Survivors Seethe at ‘Disgraceful’ Embrace for Maccabiah Disaster Officials

Graphic by Angelie Zaslavsky
Sixteen years after the darkest chapter in Maccabiah history, some of the survivors of the 1997 bridge disaster are seething that officials found criminally responsible for the deaths of four Australians still continue to operate inside the Maccabi movement.
Greg Small, Yetty Bennett, Elizabeth Sawicki, and Warren Zines died after a makeshift bridge over the Yarkon River collapsed as the Australian team was making its way into Ramat Gan stadium for the opening ceremony of the 15th Maccabiah in July 1997. More than 70 others were injured.

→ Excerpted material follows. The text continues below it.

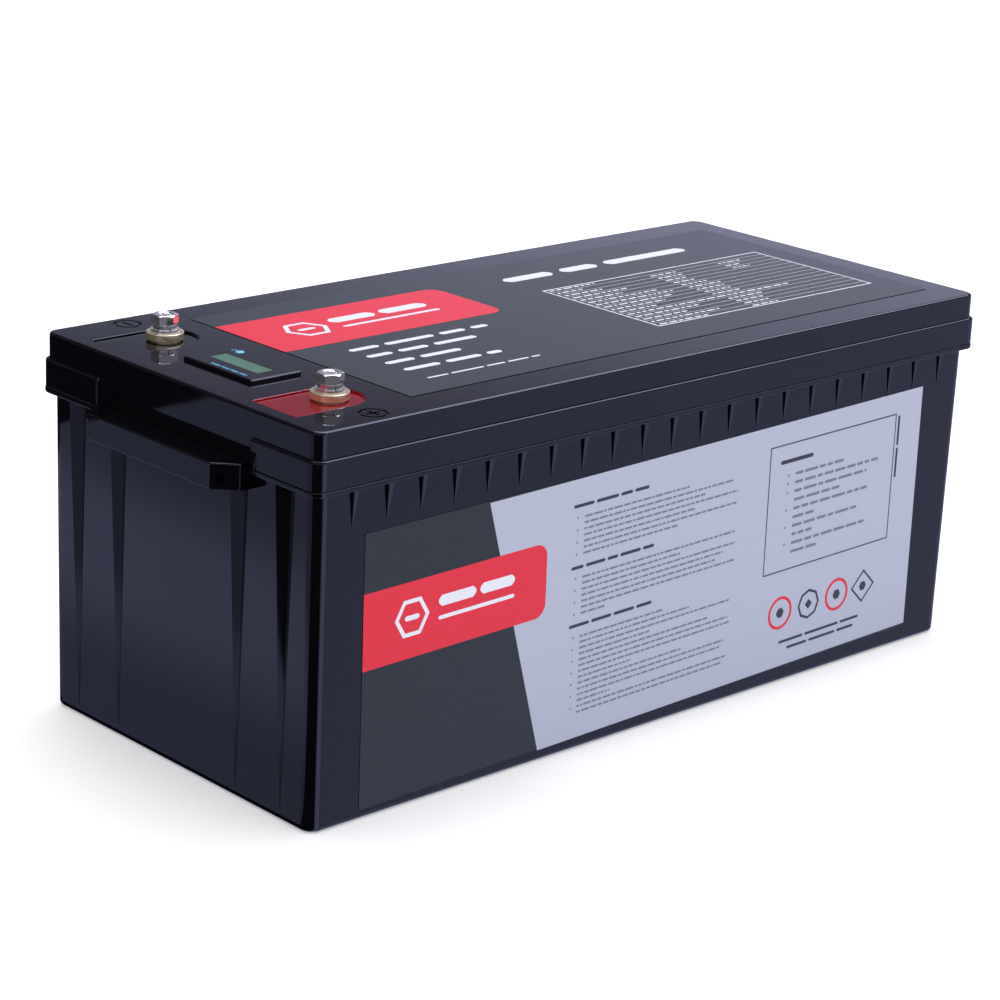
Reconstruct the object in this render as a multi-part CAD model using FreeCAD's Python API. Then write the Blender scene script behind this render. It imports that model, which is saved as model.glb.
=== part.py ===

Five men were found guilty in 2000 of criminal negligence, including Yoram Eyal, the chairman of the organizing committee of the ill-fated Games. He was sentenced to six months’ community service, infuriating many Australian Jews, and was later appointed an executive board member of Maccabi World Union, which organizes the Games. Eyal soon became general manager of the Maccabiah village, the headquarters of MWU and a nerve center of the “Jewish Olympics” – a post he retains to this day.
His colleague, Ronald Bakalarz, then president of the Maccabi World Union, resigned in 2000 following three years of pressure from Australia and an ultimatum by the Knesset inquiry. Today, he is chairman of the board of the Maccabiah village.
Colin Elterman’s daughter Sasha, then a 15-year-old tennis player from Sydney, miraculously survived 28 brain operations after she ingested toxins from the polluted river.
“It’s disgraceful but hardly surprising,” her father said.